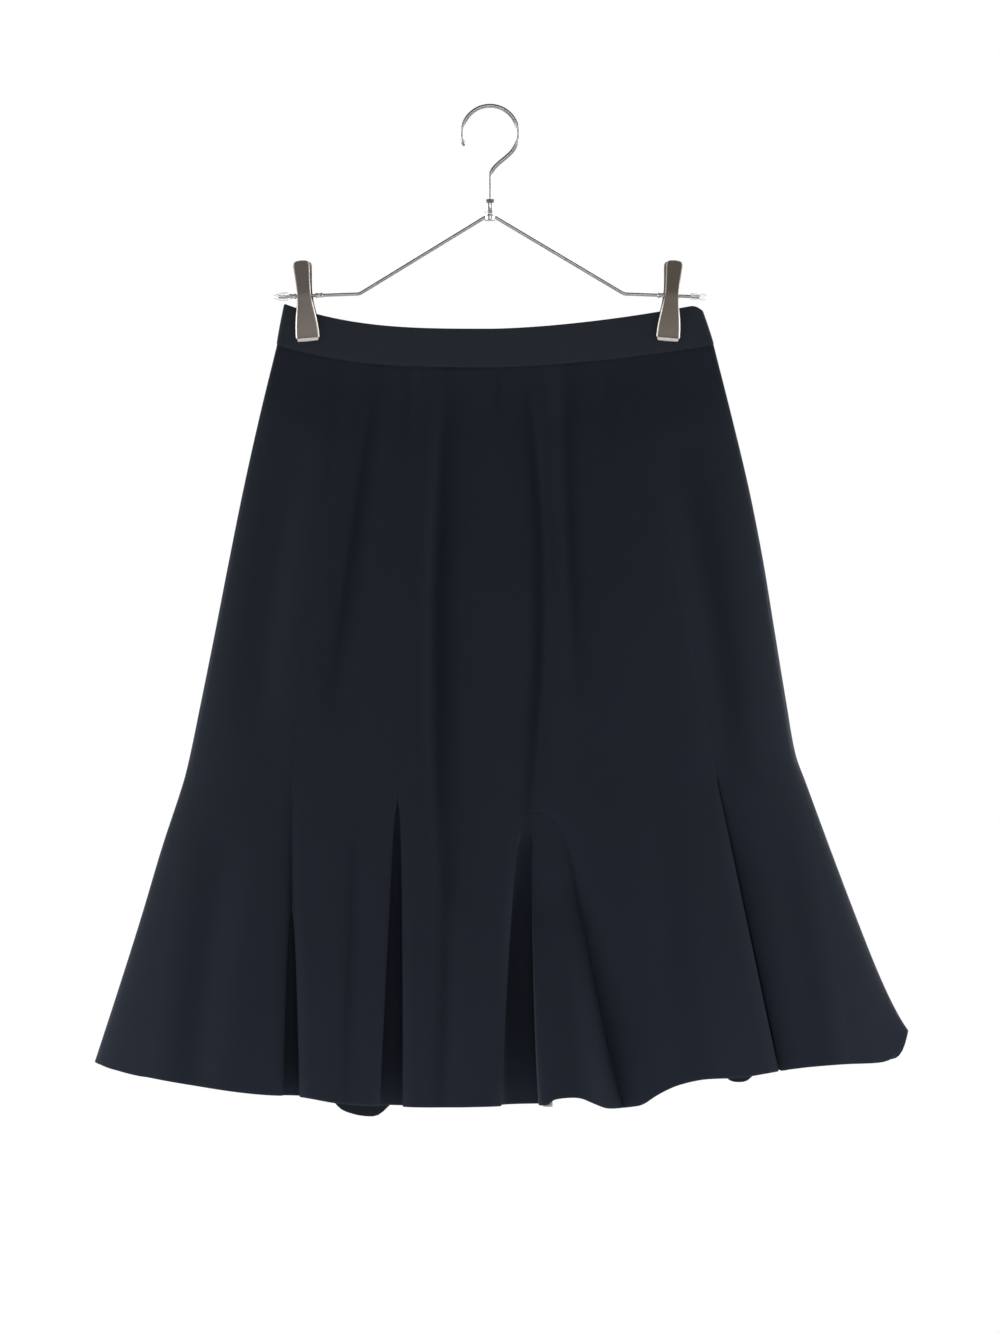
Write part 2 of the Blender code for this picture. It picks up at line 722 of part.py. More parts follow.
def turned(name, outline, surface, steps=16):
    """A round piece about Z; outline runs up its outside, as (radius, height) pairs.

    A ring's outline closes on itself, and a solid one starts and ends on the axis.
    """
    mesh = bpy.data.meshes.new(name)
    shape = bmesh.new()
    rings = []
    for radius, high in outline:
        if radius == 0:
            rings.append([shape.verts.new((0, 0, high))] * steps)
            continue
        ring = []
        for k in range(steps):
            turn = 2 * math.pi * k / steps
            ring.append(shape.verts.new((radius * math.cos(turn), radius * math.sin(turn), high)))
        rings.append(ring)
    closed = outline[0][0] > 0
    for i in range(len(rings) if closed else len(rings) - 1):
        low, high = rings[i], rings[(i + 1) % len(rings)]
        for k in range(steps):
            j = (k + 1) % steps
            corners = [low[k], low[j], high[j], high[k]]
            shape.faces.new(dict.fromkeys(corners))
    shape.to_mesh(mesh)
    shape.free()
    return placed(mesh, surface)


def bar_height(x):
    """The wire's height beside the clips; its ends droop a little."""
    elbow, end = (ELBOW_LEFT, WIRE_LEFT) if x < 0 else (ELBOW_RIGHT, WIRE_RIGHT)
    return -BAR_DROP - BAR_DROOP * (x - elbow) / (end - elbow)


def lying_along_wire(piece, x):
    """Lays a turned piece along the hanger's wire beside the clips."""
    run = WIRE_RIGHT - ELBOW_RIGHT
    tilt = math.radians(90) + math.atan(BAR_DROOP / run)
    piece.rotation_euler = (0, math.copysign(tilt, x), 0)
    piece.location = (x, 0, bar_height(x))


def boolean(piece, other, operation):
    """Joins another shape to a piece or takes it away; the other stays as a hidden guide."""
    other.hide_render = True
    other.display_type = "WIRE"
    modifier = piece.modifiers.new(other.name, "BOOLEAN")
    modifier.operation = operation
    modifier.solver = "EXACT"
    modifier.object = other


def cut(piece, cutter):
    boolean(piece, cutter, "DIFFERENCE")


def mesh_from_wire(name, path, radius, surface):
    """A wire's shape as a mesh object, for use as a cutter."""
    guide = wire(name + "_guide", path, radius, surface)
    mesh = bpy.data.meshes.new_from_object(guide)
    bpy.data.objects.remove(guide)
    mesh.name = name
    return placed(mesh, surface)


# The stops beside the clips, and the soft caps on the wire's two ends.
STOPS = table(
    "name               x        radius  half",
    ("hanger_stop_left", -0.1366, 0.0021, 0.0028),
    ("hanger_stop_right", 0.1368, 0.0021, 0.0026),
    ("hanger_end_stop", -0.1578, 0.0021, 0.0026),
)
CAPS = table(
    "name              x           radius",
    ("hanger_cap_left", WIRE_LEFT, 0.0034),
    ("hanger_cap_right", WIRE_RIGHT, 0.0026),
)
CAP_SLEEVE = 0.0080  # how far a cap reaches back along the wire
CAP_TIP = 0.0052  # and out past its end


def sleeve(outer, half):
    """The outline of a round sleeve on the wire."""
    return ((WIRE_BORE, -half), (outer, -half), (outer, half), (WIRE_BORE, half))


def make_hanger(steel, clear):
    """The bent wire, its end caps and stops, and the hook in its collar."""
    wire("hanger_wire", shoulder_path(), WIRE_RADIUS, steel)
    wire("hanger_hook", hook_path(), HOOK_WIRE_RADIUS, steel)
    collar = turned(
        "hanger_collar",
        (
            (0, COLLAR_FOOT),
            (COLLAR_RADIUS - COLLAR_RIM, COLLAR_FOOT),
            (COLLAR_RADIUS, COLLAR_FOOT + COLLAR_RIM),
            (COLLAR_RADIUS, COLLAR_TOP - COLLAR_SHOULDER),
            (COLLAR_NECK, COLLAR_TOP),
            (0, COLLAR_TOP),
        ),
        steel,
    )
    cut(collar, mesh_from_wire("cut_shoulders", shoulder_path(), WIRE_BORE, steel))
    past_top = COLLAR_TOP + COLLAR_SHOULDER
    stem = [Vector((0, 0, HOOK_FOOT - SEAM_GAP)), Vector((0, 0, past_top))]
    cut(collar, mesh_from_wire("cut_stem", stem, HOOK_WIRE_RADIUS + SEAM_GAP, steel))
    for stop in STOPS:
        lying_along_wire(turned(stop["name"], sleeve(stop["radius"], stop["half"]), steel, 12), stop["x"])
    for cap in CAPS:
        wide = cap["radius"]
        outline = (
            (0, SEAM_GAP),
            (WIRE_BORE, SEAM_GAP),
            (WIRE_BORE, -CAP_SLEEVE),
            (wide - COLLAR_RIM, -CAP_SLEEVE),
            (wide, COLLAR_RIM - CAP_SLEEVE),
            (wide, COLLAR_RIM),
            (wide * 0.55, CAP_TIP),
            (0, CAP_TIP),
        )
        lying_along_wire(turned(cap["name"], outline, clear, 12), cap["x"])


# One plate of a clip, from its handle down to its jaw: height above the wire, half width,
# distance of its flat middle from the wire's plane, and how far its side flanges turn in.
PLATE = table(
    "up       half    away    flange",
    (0.0276, 0.0048, 0.0112, 0.0006),
    (0.0266, 0.0061, 0.0110, 0.0012),
    (0.0240, 0.0066, 0.0105, 0.0016),
    (0.0128, 0.0059, 0.0082, 0.0018),
    (0.0030, 0.0056, 0.0061, 0.0018),
    (-0.0060, 0.0064, 0.0054, 0.0016),
    (-0.0120, 0.0074, 0.0050, 0.0013),
    (-0.0180, 0.0083, 0.0047, 0.0010),
    (-0.0260, 0.0091, 0.0044, 0.0008),
    (-0.0330, 0.0092, 0.0043, 0.0007),
    (-0.0360, 0.0086, 0.0043, 0.0007),
)
PLATE_COLUMNS = (-1.0, -0.84, -0.3, 0.3, 0.84, 1.0)


def make_clip(side, x, sheet_metal, steel):
    """Two pressed plates, held apart above the wire and together on the waistband."""
    z = bar_height(x)
    plates = ((-1, "front", CLIP_LEAN, x), (1, "back", BACK_LEAN, x - math.copysign(BACK_SHIFT, x)))
    for face, label, angle, middle in plates:
        lean = Matrix.Rotation(math.copysign(angle, x), 4, "Y")
        rows = []
        for part in PLATE:
            row = []
            for column in PLATE_COLUMNS:
                y = part["away"] - (part["flange"] if abs(column) == 1.0 else 0.0)
                place = lean @ Vector((-face * column * part["half"], face * y, part["up"]))
                row.append((place + Vector((middle, 0, z)), Vector((0, face, 0))))
            rows.append(row)
        cloth_wall(f"clip_{side}_{label}", rows, SHEET_WALL, sheet_metal)
    coil = turned(f"clip_{side}_spring", sleeve(SPRING_RADIUS, SPRING_HALF), steel)
    lying_along_wire(coil, x)


# ---------------------------------------------------------------- zip


def make_zip_tapes(tape_cloth):
    """The two tapes behind the centre back seam, from the band's top edge down."""
    zip_seam = next(seam for seam in SEAMS if seam["name"] == "centre_back")
    for side, label in ((1, "right"), (-1, "left")):
        rows = []
        for share_down in TAPE_BAND_ROWS:
            row = []
            for k in range(3):
                x = side * mix(SEAM_GAP, TAPE_WIDTH, k / 2)
                place = band_point(x / reach(side, 0.0), share_down, 1)
                row.append(Vector((x, place.y, place.z)))
            rows.append((row, BAND_WALL))
        for down in TAPE_SKIRT_ROWS:
            row = []
            for k in range(3):
                x = lips(zip_seam, down)[0] + side * mix(SEAM_GAP, TAPE_WIDTH, k / 2)
                row.append(Vector((x, depth(x, down, 1), height(x, down, 1))))
            rows.append((row, BAND_WALL))
        behind = []
        for row, over in rows:
            back_set = Vector((0, over / 2 + SEAM_GAP + TAPE_WALL / 2, 0))
            wall = [(point - back_set, Vector((0, 1, 0))) for point in row]
            behind.append(wall[::-1] if side > 0 else wall)
        cloth_wall(f"zip_tape_{label}", behind, TAPE_WALL, tape_cloth)


# The slider sits on the outside of the band at its top edge, and its bail holds the pull.
SLIDER_WIDE = 0.0044
SLIDER_TALL = 0.0075
SLIDER_THICK = 0.0012
SLIDER_BELOW_EDGE = 0.0055  # its middle, below the band's top edge
BAIL_RADIUS = 0.0005
BAIL_HALF = 0.0026
BAIL_ROOM = 0.0017  # between the slider's face and the bail, where the pull's bar turns
PULL_THICK = 0.0009
PULL_HALF_EYE = 0.0009
PULL_EYE_RIM = 0.0006  # of metal below the eye
PULL_CLEAR = 0.00095  # from the bail's lower bar up to the axis the pull swings about
BAIL_CORNER = 0.0006
PULL_HALF_TOP = 0.0019
PULL_HALF_FOOT = 0.0026
PULL_EYE_FOOT = -0.0052
PULL_FOOT = -0.0145


def box(name, low, high, surface):
    mesh = bpy.data.meshes.new(name)
    shape = bmesh.new()
    bmesh.ops.create_cube(shape, size=1.0)
    size = Vector(high) - Vector(low)
    middle = (Vector(high) + Vector(low)) / 2
    for vert in shape.verts:
        vert.co = Vector(c * s for c, s in zip(vert.co, size)) + middle
    shape.to_mesh(mesh)
    shape.free()
    return placed(mesh, surface)


def make_slider_and_pull(metal):
    """The zip's slider with its bail, and the pull that hangs from the bail and swings out."""
    skin = band_depth(0.0, 1) + BAND_WALL / 2 + SEAM_GAP
    middle = -BAND_TOP_DROP - BAND_TOP_DIP - SLIDER_BELOW_EDGE
    face = skin + SLIDER_THICK
    half_wide, half_tall = SLIDER_WIDE / 2, SLIDER_TALL / 2
    slider = box(
        "zip_slider", (-half_wide, skin, middle - half_tall), (half_wide, face, middle + half_tall), metal
    )
    out = face + BAIL_ROOM + BAIL_RADIUS
    bail_path = [
        Vector((0, y, middle + z))
        for y, z in (
            (skin + SLIDER_THICK / 2, BAIL_HALF),
            (out - BAIL_CORNER, BAIL_HALF),
            (out, BAIL_HALF - BAIL_CORNER),
            (out, -BAIL_HALF + BAIL_CORNER),
            (out - BAIL_CORNER, -BAIL_HALF),
            (skin + SLIDER_THICK / 2, -BAIL_HALF),
        )
    ]
    bail = mesh_from_wire("join_bail", bail_path, BAIL_RADIUS, metal)
    boolean(slider, bail, "UNION")
    make_pull(face, middle, metal)


def make_pull(face, middle, metal):
    """The pull, with its origin on the axis it swings about, just inside the bail."""
    mesh = bpy.data.meshes.new("zip_pull")
    shape = bmesh.new()
    top = PULL_THICK / 2
    outline = [(-PULL_HALF_TOP, top), (-PULL_HALF_TOP, PULL_EYE_FOOT)]
    for degrees in range(180, 361, 20):
        turn = math.radians(degrees)
        foot = PULL_FOOT + PULL_HALF_FOOT
        outline.append((PULL_HALF_FOOT * math.cos(turn), foot + PULL_HALF_FOOT * math.sin(turn)))
    outline += [(PULL_HALF_TOP, PULL_EYE_FOOT), (PULL_HALF_TOP, top)]
    plate = shape.faces.new([shape.verts.new((x, -PULL_THICK / 2, z)) for x, z in outline])
    moved = bmesh.ops.extrude_face_region(shape, geom=[plate])["geom"]
    for part in moved:
        if isinstance(part, bmesh.types.BMVert):
            part.co.y += PULL_THICK
    bmesh.ops.recalc_face_normals(shape, faces=shape.faces)
    shape.to_mesh(mesh)
    shape.free()
    pivot = Vector((0, face + BAIL_ROOM / 2, middle - BAIL_HALF + BAIL_RADIUS + PULL_CLEAR))
    pull = placed(mesh, metal, pivot)
    eye = box(
        "cut_eye",
        (-PULL_HALF_EYE, -PULL_THICK, PULL_EYE_FOOT + PULL_EYE_RIM),
        (PULL_HALF_EYE, PULL_THICK, -top),
        metal,
    )
    eye.parent = pull
    cut(pull, eye)


# ---------------------------------------------------------------- the scene

for old in list(bpy.data.objects):
    bpy.data.objects.remove(old)

navy_cloth = material("navy_suiting", (0.010, 0.013, 0.022), 0.85)
navy_tape = material("navy_tape", (0.012, 0.014, 0.022), 0.9)
dark_enamel = material("dark_enamel", (0.012, 0.014, 0.022), 0.35, 0.4)
bright_steel = material("bright_steel", (0.56, 0.56, 0.57), 0.25, 1.0)
pewter = material("pewter_clip", (0.30, 0.26, 0.23), 0.35, 0.9)
clear_plastic = material("clear_plastic", (0.90, 0.90, 0.92), 0.15, 0.0, 0.45)

make_skirt(navy_cloth)
make_band(navy_cloth)
make_hanger(bright_steel, clear_plastic)
make_clip("left", CLIP_LEFT, pewter, bright_steel)
make_clip("right", CLIP_RIGHT, pewter, bright_steel)
make_zip_tapes(navy_tape)
make_slider_and_pull(dark_enamel)
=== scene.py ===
# %% [markdown]
# # A mermaid skirt on a clip hanger
# The skirt is nine gores under a shaped waistband.  From the knee down a godet, a wedge of
# cloth, is let into every seam, and that is what makes the hem flare.  It hangs flat from the
# two clips of a wire hanger.
#
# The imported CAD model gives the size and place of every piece.  This lesson rebuilds the cloth
# and the metal finely on that frame, one small step at a time.

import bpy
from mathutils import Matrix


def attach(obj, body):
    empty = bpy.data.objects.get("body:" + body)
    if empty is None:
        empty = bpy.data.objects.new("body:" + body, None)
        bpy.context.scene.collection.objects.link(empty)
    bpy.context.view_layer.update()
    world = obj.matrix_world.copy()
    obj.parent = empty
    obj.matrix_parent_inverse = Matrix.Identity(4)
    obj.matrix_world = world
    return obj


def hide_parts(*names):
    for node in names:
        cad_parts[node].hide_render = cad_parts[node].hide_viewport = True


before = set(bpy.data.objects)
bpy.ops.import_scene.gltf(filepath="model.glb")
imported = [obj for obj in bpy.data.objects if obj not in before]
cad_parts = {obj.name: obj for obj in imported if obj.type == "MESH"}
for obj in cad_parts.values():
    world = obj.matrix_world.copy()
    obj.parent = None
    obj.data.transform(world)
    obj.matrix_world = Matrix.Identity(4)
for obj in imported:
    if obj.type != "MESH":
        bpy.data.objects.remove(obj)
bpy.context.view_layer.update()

# %% Tools for this lesson
import math
from functools import lru_cache

import bmesh
import bpy
import numpy as np
from mathutils import Matrix, Vector, noise

SKIRT = "skirt_on_hanger"  # the body that everything but the zip's pull belongs to
print("the pieces made here ride on", SKIRT)

# %% [markdown]
# ## Tables instead of point lists
# A pattern cutter keeps a few measurements and draws smooth lines through them.  Here a small
# table holds the measurements, one row for each height or fold, and `read` draws the smooth
# line: a cubic curve whose slope at each row comes from the rows on either side.


# %% Tables and smooth curves through them
def table(columns, *rows):
    """A list of rows, each a dictionary by column name."""
    names = columns.split()
    return [dict(zip(names, row)) for row in rows]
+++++
• What the task asks
Give again the run of lines that opens at the line with "0.013, 0.022), 0.85)" and closes at the line with "obj.parent = empty", exactly, and only that run.

• Result for this task
navy_cloth = material("navy_suiting", (0.010, 0.013, 0.022), 0.85)
navy_tape = material("navy_tape", (0.012, 0.014, 0.022), 0.9)
dark_enamel = material("dark_enamel", (0.012, 0.014, 0.022), 0.35, 0.4)
bright_steel = material("bright_steel", (0.56, 0.56, 0.57), 0.25, 1.0)
pewter = material("pewter_clip", (0.30, 0.26, 0.23), 0.35, 0.9)
clear_plastic = material("clear_plastic", (0.90, 0.90, 0.92), 0.15, 0.0, 0.45)

make_skirt(navy_cloth)
make_band(navy_cloth)
make_hanger(bright_steel, clear_plastic)
make_clip("left", CLIP_LEFT, pewter, bright_steel)
make_clip("right", CLIP_RIGHT, pewter, bright_steel)
make_zip_tapes(navy_tape)
make_slider_and_pull(dark_enamel)
=== scene.py ===
# %% [markdown]
# # A mermaid skirt on a clip hanger
# The skirt is nine gores under a shaped waistband.  From the knee down a godet, a wedge of
# cloth, is let into every seam, and that is what makes the hem flare.  It hangs flat from the
# two clips of a wire hanger.
#
# The imported CAD model gives the size and place of every piece.  This lesson rebuilds the cloth
# and the metal finely on that frame, one small step at a time.

import bpy
from mathutils import Matrix


def attach(obj, body):
    empty = bpy.data.objects.get("body:" + body)
    if empty is None:
        empty = bpy.data.objects.new("body:" + body, None)
        bpy.context.scene.collection.objects.link(empty)
    bpy.context.view_layer.update()
    world = obj.matrix_world.copy()
    obj.parent = empty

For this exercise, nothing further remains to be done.